Setting up a thunderous display at home can be a pricey way to celebrate the holiday. Online seller American Fireworks offers products including a 252 shot unit called the Winda Jester’s Revenge for $249.99, that’s about one dollar per explosion. For the same price, the company offers a strip of 16,000 firecrackers, ensuring no one in your neighborhood will sleep for days.
Ohio, the state where American Fireworks is headquartered, is one of four in the U.S. that have a partial ban on consumer fireworks sales. Illinois, Iowa, Ohio and Vermont each allow only sparklers and other novelty items, according to the APA. Four other states including New Jersey and New York, have banned all consumer fireworks.
As expected, injuries continue to be a side effect of consumer fireworks useage.

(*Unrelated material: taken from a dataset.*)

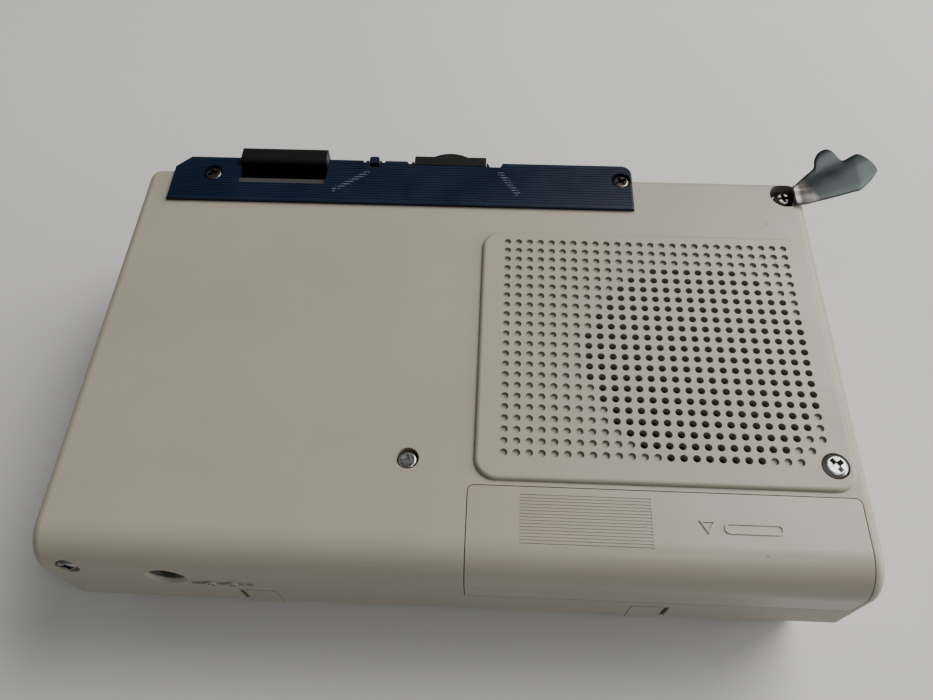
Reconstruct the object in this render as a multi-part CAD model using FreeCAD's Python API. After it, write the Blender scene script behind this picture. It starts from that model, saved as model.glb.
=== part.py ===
import FreeCAD, Part
import math
import os

# Portable cassette player, lying on its front with its back up.
# Millimetres. X runs along the case, Y points away from the door hinge, +Z is up.
# The origin is on the resting face, at the centre of the case.

os.makedirs("parts", exist_ok=True)
V = FreeCAD.Vector
X_AXIS, Y_AXIS, Z_AXIS = V(1, 0, 0), V(0, 1, 0), V(0, 0, 1)

# ---- driving dimensions ----
CASE_W, CASE_D, CASE_H = 159.0, 98.0, 39.0
HALF_W, HALF_D = CASE_W / 2, CASE_D / 2
SPLIT_Z = 15.0                # parting line between the two shells
SPLIT_GAP = 0.3
WALL, ROOF = 2.2, 2.2
ROOF_IN = CASE_H - ROOF
NEAR_R, END_R, CORNER_R = 7.3, 2.0, 3.0
TAPER = 3.6                   # how far the front shell draws in at its face
FRONT_WALL = 1.8

PAD_X, PAD_Y = (3.5, 77.2), (-30.5, 30.9)
PAD_UP, PAD_R = 0.9, 4.5
PITCH, HOLE_R, COLS, ROWS = 2.5, 0.78, 26, 22
HOLE_X0, HOLE_Y0, BLIND_DEEP = 9.25, 27.6, 0.65
SPEAKER_C, SPEAKER_OPEN_R, SPEAKER_R = (50.5, -2.4), 25.2, 26.4

DOOR_X, DOOR_Y, DOOR_Z, DOOR_GAP, DOOR_T = (2.4, 77.25), -31.4, 25.0, 0.18, 1.8
PATCH_X, PATCH_Y, PATCH_RIBS, PATCH_DEEP = (12.5, 37.3), (-43.0, -32.9), 16, 0.13

PANEL_X, PANEL_Y, PANEL_Z = (-73.2, 39.0), (38.4, 52.3), (3.4, 39.9)
KEY_X = {"pause": -62.0, "record": -47.5, "play": -12.0, "rewind": 2.0, "fast_forward": 16.0}
KEY_W, KEY_Z, KEY_Y = 12.6, (6.2, 16.8), (46.6, 53.0)
STOP_X = (-56.8, -35.7)
NUB_X, NUB_GAP, NUB_FAR = (-25.3, -22.9), 0.2, 53.4
WHEEL_C, WHEEL_R, WHEEL_Z = (-5.3, 48.2), 8.2, (35.7, 38.7)
WHEEL_ROOM = 0.45
BLOCK_X, BLOCK_FAR = (-14.1, 3.5), 54.1

CASSETTE_EDGE_Y = 35.0
HUB_X, HUB_Y = 21.25, CASSETTE_EDGE_Y - 29.1
CAPSTAN_C = (-29.0, 28.4)
CHASSIS_Z = (16.0, 17.2)
FLYWHEEL_R, FLYWHEEL_Z = 17.0, (18.2, 22.2)
PULLEY_R, MOTOR_C, MOTOR_R = 3.0, (-62.0, -10.0), 14.0
GEAR_MODULE, DRIVE_TEETH, IDLER_TEETH, REEL_TEETH = 0.5, 16, 24, 40
GEAR_Z = (22.5, 23.7)
ROLLER_R, ROLLER_C = 5.0, (-29.0, 40.4)
FIT = 0.05                    # radial running clearance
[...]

The U.S. Consumer Product Safety Commission reported 7,400 fireworks-related emergency room visits happened between June 21 and July 21, 2013. The APA contends that injury reports are blown out of proportion though, citing stats that show barbecue grills and curling irons causing more injuries every year.
Eight fireworks-related deaths were reported last year but according to the CPSC, those fatalities could have been avoided if users had followed safety precautions.
“In each of the eight fireworks-related deaths recorded in 2013, the victim was manipulating (or was a bystander to someone who was handling) a banned, professional or home-manufactured device,” according to a CPSC study.